Killer of Dallas security guard to die

HUNTSVILLE, TX As seen on a surveillance video, Bradford pulls a pistol from his waistband, says nothing and shoots the 29-year-old Williams in the back. He turns the gun toward a store clerk, who runs behind some displays, fires three more times at Williams, then yells for a companion, who joins him in trying to take cash from a register. They left with $7 taken from Williams, who died about an hour later. It was his second day on the job.

Bradford, now 42, is set to die by injection Wednesday evening in Huntsville for the robbery-slaying more than 22 years ago.

"If you saw it once, you wouldn't forget it," said Dan Hagood, a former Dallas county assistant district attorney who prosecuted Bradford. "That video was just so chilling. That man's begging for his life. He's got his hands up.

"Then: Bam! ... Like stepping on a bug."

The U.S. Supreme Court last week refused to reconsider Bradford's appeal, clearing the way for the fourth execution this year in Texas and the first of four set for this month in the nation's busiest capital punishment state.

No last-day appeals for Bradford were planned, his lawyer, Mick Mickelson, said Tuesday.

"He's going to be executed," Mickelson said.

Bradford was 20 at the time of the Dec. 29, 1988, shooting at the store a few miles south of downtown Dallas, and was on parole for a robbery conviction.

In a confession to police, he contended that he acted in self-defense, that his gun went off and he feared Williams was trying to get his own gun and shoot him. The video, however, contradicted his version of the shooting.

Edwin King Jr., one of Bradford's trial lawyers, recalled the video as "very disturbing, and when the jurors saw it most of them began to cry."

His co-counsel, Paul Brauchle, said the tape showing Williams in prolonged agony was devastating to the defense trying to keep Bradford off death row.

"The jury gets to sit there and listen to the guy moan and groan and agonize," Brauchle said. "A 4-year-old kid could have gotten death."

Bradford had two trials. His first conviction in 1990 was thrown out by the Texas Court of Criminal Appeals, which ruled that the trial judge in the case improperly denied psychiatric testimony obtained by Bradford's lawyers. He was tried a second time in 1995, convicted and sentenced again to death.

Last October, he won a Supreme Court reprieve about a week before he was scheduled for execution when his attorneys argued that his trial court appointed an inexperienced and underqualified lawyer to handle some of his earlier appeals. In January, the justices rejected the appeal. Last Friday, they refused to reconsider their decision.

Court records showed Bradford, who told a psychologist he began drinking alcohol in the seventh grade and had about four or five beers daily, was building a criminal record even before he went to prison for robbery. Police told of dozens of contacts with him on the streets of Dallas, where Bradford was known as "G-Man." One woman testified how he slipped into her home and tried to get into her bed before running off when she alerted her stepfather.

Other testimony at his trial showed that while in prison on the robbery conviction he incited one riot and was involved in another.
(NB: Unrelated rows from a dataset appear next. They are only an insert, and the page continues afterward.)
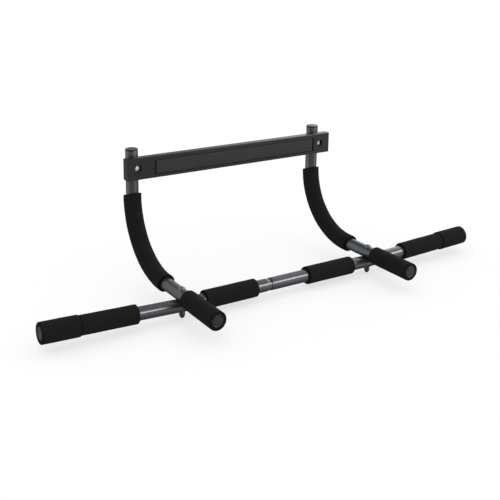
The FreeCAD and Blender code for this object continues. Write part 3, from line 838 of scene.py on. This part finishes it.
strip_rubber = moulded(
    "strip_rubber", (0.0175, 0.0155, 0.0140), (0.0235, 0.0208, 0.0190), 0.6, 0.5 * MM, 0.03 * MM, 0.3
)
beam_plastic = moulded("crossbar_plastic", (0.005,) * 3, (0.009,) * 3, 0.26, 0.4 * MM, 0.012 * MM, 0.35)
cap_plastic = moulded("cap_plastic", (0.004,) * 3, (0.007,) * 3, 0.22, 0.5 * MM, 0.010 * MM, 0.25)
cap_face = moulded("cap_face", (0.011,) * 3, (0.018,) * 3, 0.24, 0.5 * MM, 0.012 * MM, 0.35)
print("moulded finishes:", strip_rubber.name, beam_plastic.name, cap_plastic.name, cap_face.name)

# %% [markdown]
# ### Plated steel
#
# The crossbar's bolts are bright zinc; the bar's heads are grey and its nuts blackened. Plating follows the
# turning marks of the steel under it, so the roughness varies in fine rings; on pieces this small a fine
# noise reads the same.


# %% Bright and dark plating
def plating(name, metallic, dark, light, roughness):
    """Plated steel: a metal with a fine uneven polish. A dull plating is only partly metallic."""
    metal = Finish(name, Metallic=metallic)
    grain = metal.noise(0.7 * MM, 3)
    metal.bump(grain, 0.01 * MM)
    return metal.feed(Base_Color=metal.between(dark, light, grain), Roughness=roughness + grain * 0.15)


bright_zinc = plating("bright_zinc", 0.5, (0.74, 0.75, 0.76), (0.88, 0.88, 0.89), 0.28)
grey_zinc = plating("grey_zinc", 0.85, (0.15, 0.155, 0.16), (0.27, 0.275, 0.28), 0.26)
dark_zinc = plating("black_zinc", 0.9, (0.045, 0.047, 0.051), (0.085, 0.088, 0.095), 0.26)
print("platings:", bright_zinc.name, grey_zinc.name, dark_zinc.name)

# %% [markdown]
# ### Dressing the pieces
#
# A word in a piece's name tells its finish. The crossbar is the one CAD node that stays in sight: its shape
# is already right, so it only gets its plastic, a weld and a small bevel along its cut edges.

# %% Giving each piece its finish
BEAM_EDGE = 0.35 * MM
FINISHES = (
    ("bar_tube", bar_coat), ("_arm", arm_coat), ("_foam", black_foam), ("_plug", cap_plastic),
    ("wall_strip", strip_rubber), ("crossbar", bright_zinc),
    ("bar_bolt", grey_zinc), ("bar_nut", dark_zinc),
)
SECOND_FINISH = {black_foam: cut_foam_painted_shade, cap_plastic: cap_face}
for name, piece in made.items():
    found = [material for word, material in FINISHES if name.endswith(word)]
    found += [material for word, material in FINISHES if word in name]
    piece.data.materials.append(found[0])
    if found[0] in SECOND_FINISH:
        piece.data.materials.append(SECOND_FINISH[found[0]])

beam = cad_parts["crossbar"]
beam.material_slots[0].material = beam_plastic
weld = beam.modifiers.new("weld", "WELD")
weld.merge_threshold = 1e-6
bevel = beam.modifiers.new("eased edges", "BEVEL")
bevel.width = BEAM_EDGE
bevel.segments = 2
bevel.limit_method = "ANGLE"
bevel.angle_limit = np.radians(40)
bevel.harden_normals = True
print(len(made), "new pieces and the crossbar have their finishes")

# %% [markdown]
# ## The studio
#
# The object stands on its two dome nuts on a white floor that runs out of sight. The floor is a thin sheet
# with light under it, as on a photographer's table, so the shadows on it stay pale. A white sky lights the
# object from all round. What the metal reflects is a studio with a bright band round the horizon that is
# darker behind the camera, which is what makes the middle of a round tube darker than its sides. One long
# lamp in front draws the bright line on the bar; it only shows in reflections, because its own shadows would
# be hard ones.

# %% Floor
FLOOR_SIZE = 60
FLOOR_WHITE = 0.32
FLOOR_GLOW = 0.65
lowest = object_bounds()[0].z
floor_mesh = bpy.data.meshes.new("floor")
half_floor = FLOOR_SIZE / 2
ways = ((-1, -1), (1, -1), (1, 1), (-1, 1))
floor_corners = [(x * half_floor, y * half_floor, lowest) for x, y in ways]
floor_mesh.from_pydata(floor_corners, [], [(0, 1, 2, 3)])
floor = bpy.data.objects.new("floor", floor_mesh)
bpy.context.scene.collection.objects.link(floor)
floor.visible_glossy = False
paper = Finish(
    "white_floor", Roughness=0.9, Specular_IOR_Level=0.0,
    Base_Color=(FLOOR_WHITE, FLOOR_WHITE, FLOOR_WHITE, 1),
    Emission_Color=(1, 1, 1, 1), Emission_Strength=FLOOR_GLOW,
)
floor_mesh.materials.append(paper.material)
print("the floor is at z = %.1f mm" % (lowest / MM))


# %% Sky
SEEN_SKY = 1.1
LOW_SKY = 0.75
HIGH_SKY = 1.3
BAND_LIGHT = 0.85
DIM_LIGHT = 0.33
LIGHT_PER_HEIGHT = 0.1
DARK_SIDE_LIGHT = 0.12
BACK_WALL_DARK = 0.88
BAND_ABOVE = (0.25, 0.75)
BAND_BELOW = (-0.25, -0.75)
DARK_SIDE = (0.1, 0.9)
BACK_WALL = (0.42, 0.12)
FAR_BACK = (-0.15, -0.7)
GLOW_ACROSS = (0.46, 0.68)
GLOW_UP = (0.02, 0.2)
GLOW_BEHIND = (0, -0.4)
GLOW_LIGHT = 2.0


def studio_sky(toward_camera):
    """A white sky that lights the object, brighter overhead, and a studio for the metal to reflect.

    The studio is a bright band round the horizon on a dim ground. The band's strength falls off smoothly
    with height above or below it, on the side that faces the camera, and at a low dark wall behind the
    object. A window in that wall adds a glow at the object's right end.
    """
    world = bpy.data.worlds.new("studio")
    bpy.context.scene.world = world
    world.use_nodes = True
    sky = Network(world.node_tree)
    background = world.node_tree.nodes["Background"]
    where = sky.node("ShaderNodeTexCoord", {}, {}, "Generated")
    across = sky.node("ShaderNodeSeparateXYZ", {}, {0: where}, "X")
    height = sky.node("ShaderNodeSeparateXYZ", {}, {0: where}, "Z")
    facing = sky.node(
        "ShaderNodeVectorMath", {"operation": "DOT_PRODUCT"}, {0: where, 1: toward_camera}, "Value"
    )

    def fade(value, near, far, full, least):
        """Goes smoothly from full at near to least at far."""
        ends = {"Value": value, "From Min": near, "From Max": far, "To Min": full, "To Max": least}
        return sky.node("ShaderNodeMapRange", {"interpolation_type": "SMOOTHSTEP"}, ends)

    above, below = fade(height, *BAND_ABOVE, 1, 0), fade(height, *BAND_BELOW, 1, 0)
    away = fade(facing, *DARK_SIDE, 1, DARK_SIDE_LIGHT)
    back_wall = fade(height, *BACK_WALL, 0, 1) * fade(facing, *FAR_BACK, 0, 1)
    band = above * below * away * BAND_LIGHT + height * LIGHT_PER_HEIGHT + DIM_LIGHT
    studio = band * (1 - back_wall * BACK_WALL_DARK)
    window = fade(across, *GLOW_ACROSS, 0, 1) * fade(height, *GLOW_UP, 0, 1)
    glow = window * fade(facing, *GLOW_BEHIND, 0, 1)
    studio = studio + glow * GLOW_LIGHT
    seen = sky.node("ShaderNodeLightPath", {}, {}, "Is Camera Ray")
    reflected = sky.node("ShaderNodeLightPath", {}, {}, "Is Glossy Ray")
    around = height * (HIGH_SKY - LOW_SKY) + LOW_SKY
    strength = studio * reflected + seen * SEEN_SKY + (1 - seen - reflected) * around
    sky.link(background.inputs["Strength"], strength)
    background.inputs["Color"].default_value = (1, 1, 1, 1)


def lamp(name, place, target, size, power):
    """A rectangular lamp at a place, turned to shine at a target."""
    data = bpy.data.lights.new(name, "AREA")
    data.shape = "RECTANGLE"
    data.size, data.size_y = size
    data.energy = power
    thing = bpy.data.objects.new(name, data)
    thing.location = place
    thing.rotation_euler = (Vector(target) - Vector(place)).to_track_quat("-Z", "Y").to_euler()
    bpy.context.scene.collection.objects.link(thing)
    return thing


# %% Lighting the studio
LAMP_PLACE = (0.95, -1.5, 0.62)
LAMP_TARGET = (0.0, -0.17, -0.2)
LAMP_SIZE = (2.2, 0.34)
LAMP_POWER = 27
AZIMUTH, ELEVATION, ROLL = (np.radians(v) for v in (-31.579, 14.691, 0.576))
studio_sky((np.sin(AZIMUTH), -np.cos(AZIMUTH), 0))
strip_lamp = lamp("strip lamp", LAMP_PLACE, LAMP_TARGET, LAMP_SIZE, LAMP_POWER)
strip_lamp.visible_diffuse = False
bpy.context.scene.view_settings.view_transform = "Standard"
print("the studio has a sky and a %.1f m long lamp" % LAMP_SIZE[0])

# %% [markdown]
# ## The camera
#
# The camera looks from the front left, a little from above, and is turned by half a degree. The lens is
# shifted, which moves the object off the middle of the view without turning the camera. The camera is
# placed so that the middle of the bar is at a known offset from it along its own right, up and back.

# %% Camera
LENS = 61.74
SHIFT = (0.0433, -0.1818)
BAR_FROM_CAMERA = np.array([0.10371, -0.24240, -1.69893])

back = np.array([
    np.sin(AZIMUTH) * np.cos(ELEVATION), -np.cos(AZIMUTH) * np.cos(ELEVATION), np.sin(ELEVATION)
])
right = np.array([np.cos(AZIMUTH), np.sin(AZIMUTH), 0])
up = np.cross(back, right)
right_rolled = np.cos(ROLL) * right + np.sin(ROLL) * up
up_rolled = -np.sin(ROLL) * right + np.cos(ROLL) * up
axes = np.stack([right_rolled, up_rolled, back], 1)

camera_data = bpy.data.cameras.new("camera")
camera_data.lens = LENS
camera_data.shift_x, camera_data.shift_y = SHIFT
camera = bpy.data.objects.new("camera", camera_data)
bpy.context.scene.collection.objects.link(camera)
placed = np.eye(4)
placed[:3, :3] = axes
placed[:3, 3] = bar_middle - axes @ BAR_FROM_CAMERA
camera.matrix_world = Matrix(placed.tolist())
bpy.context.scene.camera = camera
print("camera at", placed[:3, 3])
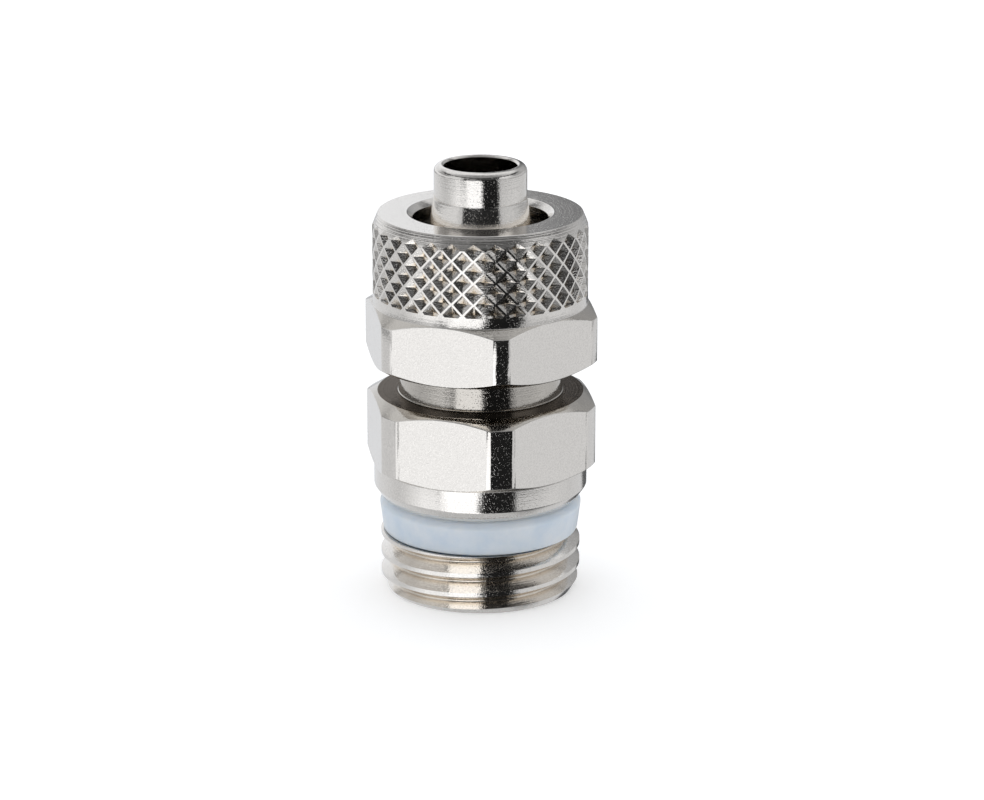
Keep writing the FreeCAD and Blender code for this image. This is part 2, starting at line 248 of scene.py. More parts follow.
def draw_outline(bm, corners):
    """Draws a closed outline in the XZ plane from corners of radius, height and rounding.

    The rounding may be left out.
    """
    verts = []
    for corner in corners:
        verts.append(bm.verts.new((corner[0], 0, corner[1])))
    for start, end in zip(verts, verts[1:] + verts[:1]):
        bm.edges.new((start, end))
    for vert, corner in zip(verts, corners):
        if len(corner) > 2:
            steps = max(ROUND_STEPS, round(corner[2] / EDGE_ROUND))
            bmesh.ops.bevel(
                bm, geom=[vert], offset=corner[2], offset_type="OFFSET", segments=steps,
                profile=0.5, affect="VERTICES", clamp_overlap=False, material=-1)


def turned_mesh(corners):
    """Spins an outline about the axis into a closed mesh."""
    bm = bmesh.new()
    draw_outline(bm, corners)
    bmesh.ops.spin(
        bm, geom=bm.verts[:] + bm.edges[:], cent=(0, 0, 0), axis=(0, 0, 1), dvec=(0, 0, 0),
        angle=FULL_TURN, steps=COLUMNS, use_merge=True, use_duplicate=False)
    bmesh.ops.recalc_face_normals(bm, faces=bm.faces[:])
    return bm


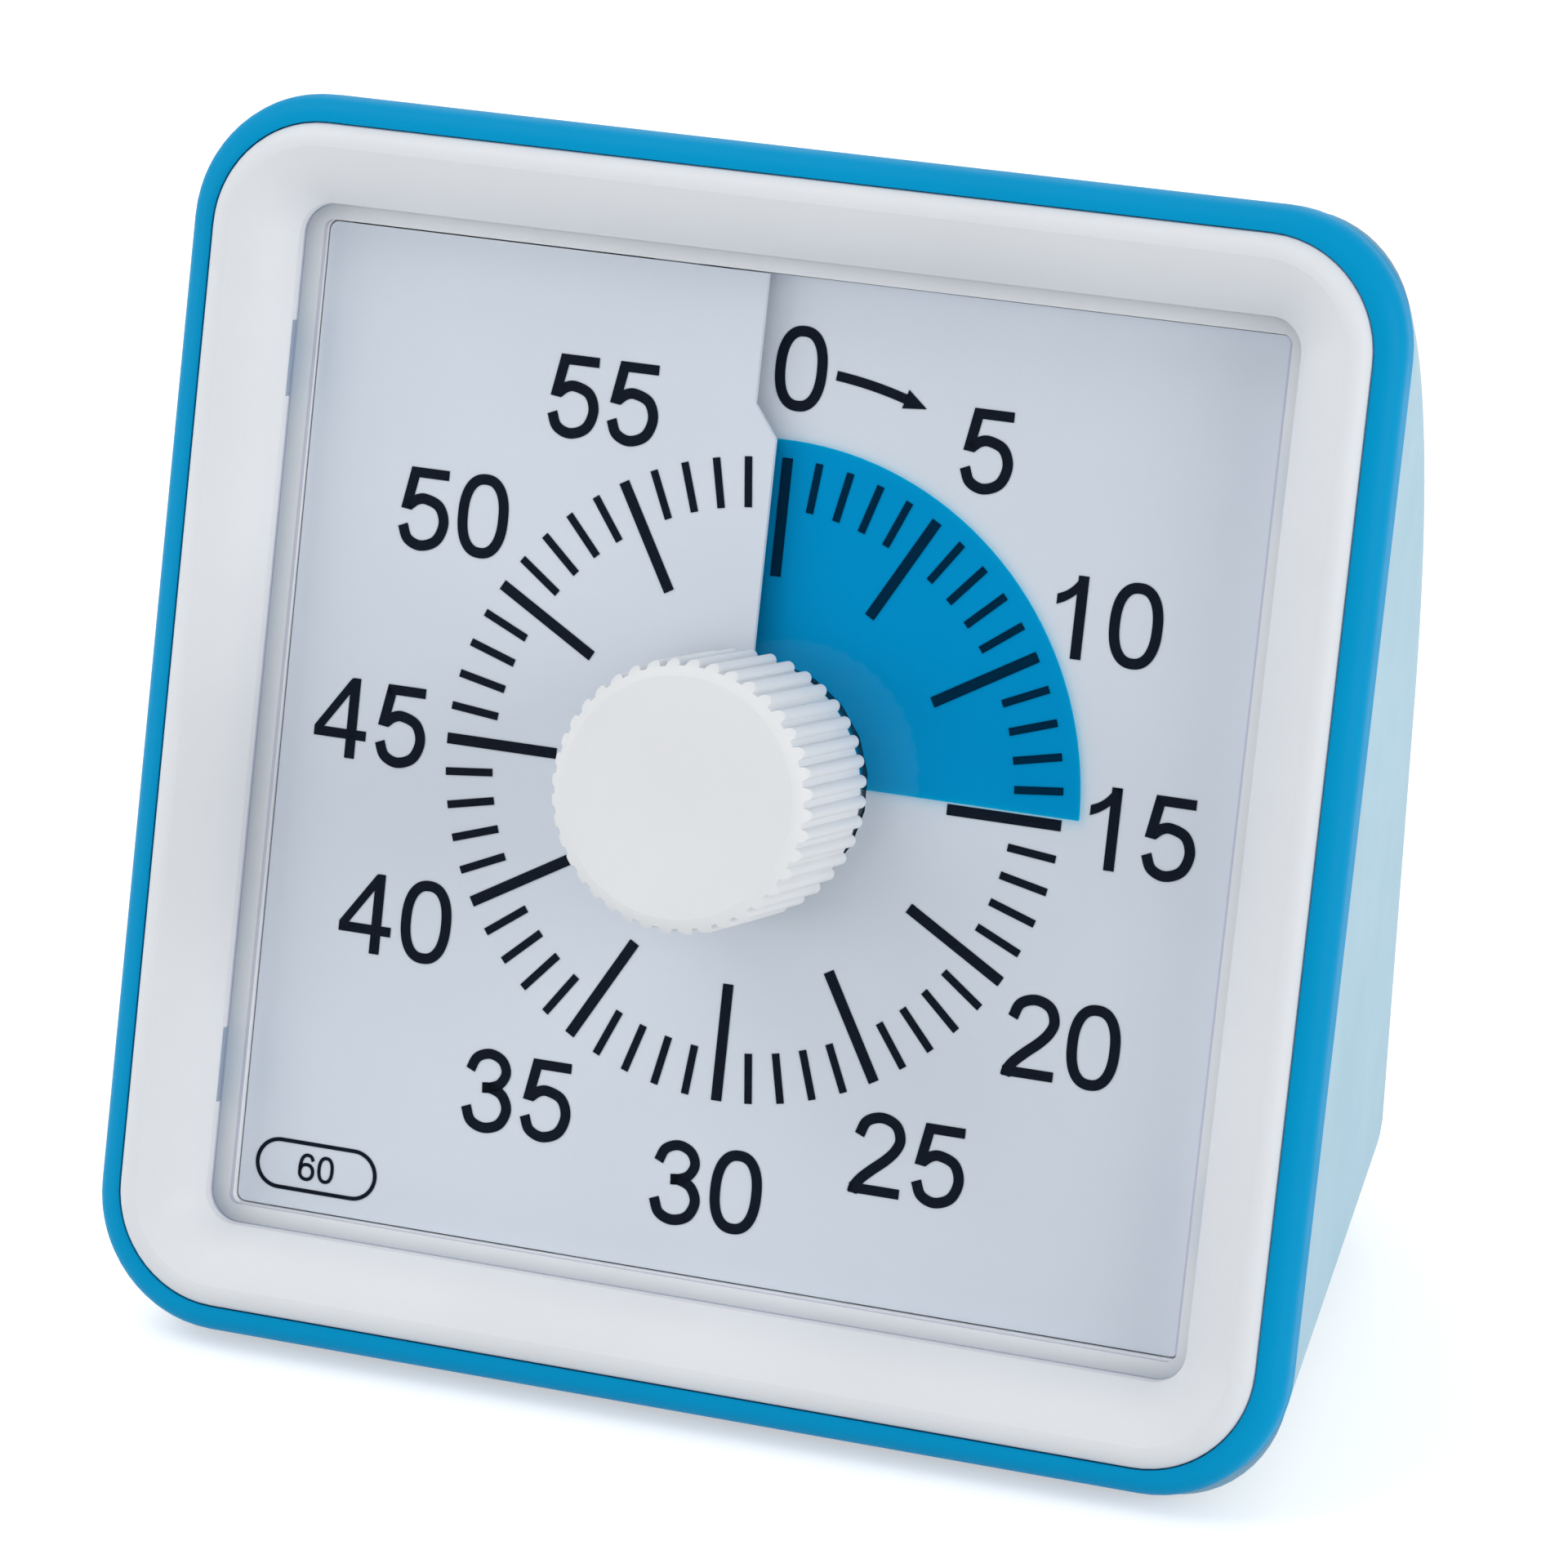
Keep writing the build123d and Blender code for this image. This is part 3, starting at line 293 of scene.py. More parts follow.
def moulded(name, colour, roughness, grain=6e-6, variation=0.03, specular=0.5):
    """Plastic with an uneven colour, a changing gloss and a grain. The colour's darkest part
    is darker by variation, and its lightest lighter by half of it. The grain is the height
    of the bump in metres."""
    tree = new_material(name)
    skin = tree.add("ShaderNodeBsdfPrincipled")
    skin.inputs["Specular IOR Level"].default_value = specular
    cloud = tree.spread(tree.noise(CLOUD_SCALE), 0.0, 1.0)
    uneven = tree.blend(cloud, shade(colour, 1 - variation), shade(colour, 1 + variation / 2))
    gloss = tree.spread(tree.noise(GLOSS_SCALE), roughness - GLOSS_CHANGE, roughness + GLOSS_CHANGE)
    bump = tree.bump(tree.noise(GRAIN_SCALE, GRAIN_DETAIL), grain)
    tree.feed(skin.inputs["Base Color"], uneven)
    tree.feed(skin.inputs["Roughness"], gloss)
    tree.feed(skin.inputs["Normal"], bump)
    return tree.output(skin.outputs["BSDF"])


print("the grain is about", round(1000 / GRAIN_SCALE, 2), "mm wide")

# %% [markdown]
# The case has three plastics that show: satin white for the bezel and the knob, a deep
# blue for the rim and a pale blue for the housing. White light that glances off the deep
# blue would make it chalky, so its gloss is weak. The recess round the card is moulded in
# white too. It lies deep between walls, where less light reaches it, so its white is a
# little lighter, painted light that makes up for that. The card and its ink are matt.

# %% Plastics of the case
white_plastic = moulded("white_moulding", linear(226, 228, 232), 0.48, specular=0.35)
# painted light: the recess's white is lighter to make up for the shade between its walls
recess_painted_light = moulded("recess_white_painted_light", linear(240, 241, 244), 0.45, specular=0.35)
knob_plastic = moulded("knob_white", linear(230, 231, 233), 0.5, specular=0.35)
blue_plastic = moulded("blue_moulding", linear(0, 150, 203), 0.42, specular=0.05)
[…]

Police who arrested Bradford for the Williams slaying found marijuana and guns in his room. Detectives who booked him found he was carrying two plastic bags of crack cocaine.

Bradford told jurors most of the trial testimony against him came from liars.

Earlier appeals rejected by the courts contended he was mentally impaired and ineligible for execution.

Bradford declined to speak with reporters as his execution date neared. His accomplice, Vandron Seymore, received 42 years in prison for aggravated robbery with a deadly weapon. He served 12 years and was paroled in 2002.